What Has Happened to Thanksgiving?
Somewhere wedged between Halloween and Christmas, is a holiday on the last Thursday in November that is slowly starting to be overlooked. This day of giving thanks is being put on the back burner, so to speak. It seems as if November 1st hits, and BAM, Christmas! Even before Halloween is over, the Christmas decorations are showing up in stores everywhere. You’d be lucky if you could walk through the isles of your local supermarket and find any Thanksgiving décor. Why this rush for Christmas? Does no one hold this Thanksgiving holiday special anymore?
I for one love the Christmas season and usually start decorating for it well before Thanksgiving, but that doesn’t mean I don’t put an emphasis on the Thanksgiving holiday. I look forward to gathering with family, roasting a big ole turkey, and eating until I’m miserable. But, unlike Christmas, or even Halloween, the day of Thanksgiving seems to only last the one day. During the month of October, people spend days decorating, planning out the perfect costume, attending parties, and of course trick-or-treating. The Christmas season usually begins in the first few days of November for most people. They begin decorating the house, putting up the tree, shopping for the perfect gifts, and so much more. The festivities and spirit of the season last for months.
There is some speculation as to why Thanksgiving is being forgotten or pushed aside. Is it because there’s no mass market for Thanksgiving. Thanksgiving just doesn’t offer the same appeal as other holidays. Take music for example. Halloween has Michael Jackson’s “Thriller” or even the “Monster Mash”. During Christmas, you can scan radio stations and find that just about every other station is playing Christmas carols, such as the catchy “Jingle Bells”. But you’ll be hard pressed to find some Thanksgiving carols to baste that turkey to. The same goes for movies. There’s a plethora of scary movies for Halloween and numerous Christmas movies to get you in that holiday spirit. In my search to find a Thanksgiving movie, the results were limited.
Consumerism seems to overshadow the Macy’s Thanksgiving Day parade. Nowadays, stores push for Black Friday sales, which seem to start earlier and earlier every year. Now there’s pre-Black Friday deals, even Prime Days, or Christmas in July sales events. Instead of spending the Thanksgiving holiday creating lists of what to be grateful for, people are creating shopping lists and planning out which stores to hit up first. This has become a new holiday tradition.
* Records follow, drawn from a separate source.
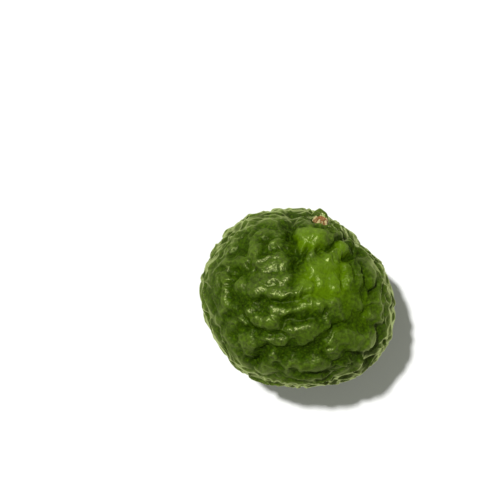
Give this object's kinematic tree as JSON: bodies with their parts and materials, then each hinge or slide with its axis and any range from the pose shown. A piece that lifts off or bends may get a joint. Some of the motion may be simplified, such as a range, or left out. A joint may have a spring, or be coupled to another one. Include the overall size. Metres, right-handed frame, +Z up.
{
  "type": "bergamot orange",
  "caption": "Whole green bergamot orange with a deeply warty, folded rind and a dry stem button, lying on its side on a small flat spot.",
  "frame": {"origin": "on the floor, in the middle of the small flat spot that the fruit lies on, straight below the middle of its body", "axes": "+Z up; the stem end points along +Y, turned 16 degrees towards +X and lifted 26 degrees; +X runs across the fruit"},
  "size_m": [0.0655, 0.0601, 0.0631],
  "materials": {
    "rind": "waxy, semi-gloss green citrus rind with fine oil glands",
    "dry_stem": "dry, matt, pale orange-brown broken stem and calyx"
  },
  "bodies": {
    "root": {"fruit": "rind", "stem_button": "dry_stem"}
  },
  "joints": []
}
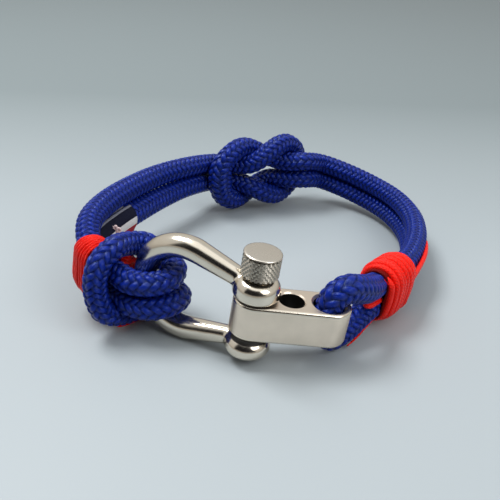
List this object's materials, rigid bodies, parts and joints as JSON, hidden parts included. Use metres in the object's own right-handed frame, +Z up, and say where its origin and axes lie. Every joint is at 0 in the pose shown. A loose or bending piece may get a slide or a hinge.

Another possible cause of the slow overlooking of Thanksgiving is that we have so much these days, that we are quick to dismiss our gratitude. In the past, Thanksgiving was a day to truly stop and give thanks for all you had and to spend time with loved ones. It was a true celebration of thankfulness. Historically speaking, people didn’t own as much as one might these days. We have the latest phones, gaming consoles, big screen televisions, and just about anything else one could want. However, in the past, people didn’t always have the luxury of buying what they wanted whenever they wanted it. The focus was more on family and celebrating each other, or maybe the year’s harvest. With most everything literally at our fingertips, is it possible that we take things for granted?
Some prefer to skip the holiday, citing it’s not so accurate authenticity. Technically speaking, the first Thanksgiving that was held in 1621 as day to give thanks to the Pilgrim’s first successful harvest and was a time for the colonists and the Native Americans to come together. Some historians and people dispute this. Thanksgiving wasn’t declared a national holiday until 1863 by President Abraham Lincoln during the Civil War to give Americans a hope of peace during a treacherous time. Either way, Thanksgiving is a day that has always been intended to be a day to celebrate and give thanks.
For others, the Thanksgiving holiday can be a stressful time of year. Maybe they lack the funding to prepare a Thanksgiving feast. Maybe they are grieving the loss of a loved one and the day is a day of mourning instead of thankfulness. Maybe they are alone and don’t have the family to celebrate with. Or maybe they just choose to skip Thanksgiving for other reasons.
This year let’s throw Thanksgiving a bone and give it the recognition it truly deserves. While planning out your Thanksgiving menus, create a list of gratitude. Take the day to celebrate with your family and friends. Host a Thanksgiving dinner, or even a “friendsgiving”. Start or restart those long-forgotten family traditions of watching the Macy’s Thanksgiving Day Parade, playing football, or watching your favorite team on tv, and stuffing yourself like the Butterball turkey. Create new traditions. Volunteer at local food banks serving others. Run a “turkey trot”.
If you’re like so many others, including myself, that already have those Christmas decorations up, I support that too! We can still make time for a day of giving thanks while looking forward to the Christmas season. If you and your family look forward to Black Friday shopping, I support that too (because sales are good!). If you need a few Thanksgiving movies to watch, I recommend “A Charlie Brown Thanksgiving” and “Free Birds”. And if you’re looking for something to sing while basting the turkey there’s always Bing Crosby’s “Something to Be Thankful For” or Adam Sandler’s “Thanksgiving Song”. My Thanksgiving wish is that everyone who reads this has something to be thankful for this year. Enjoy your day, however you choose.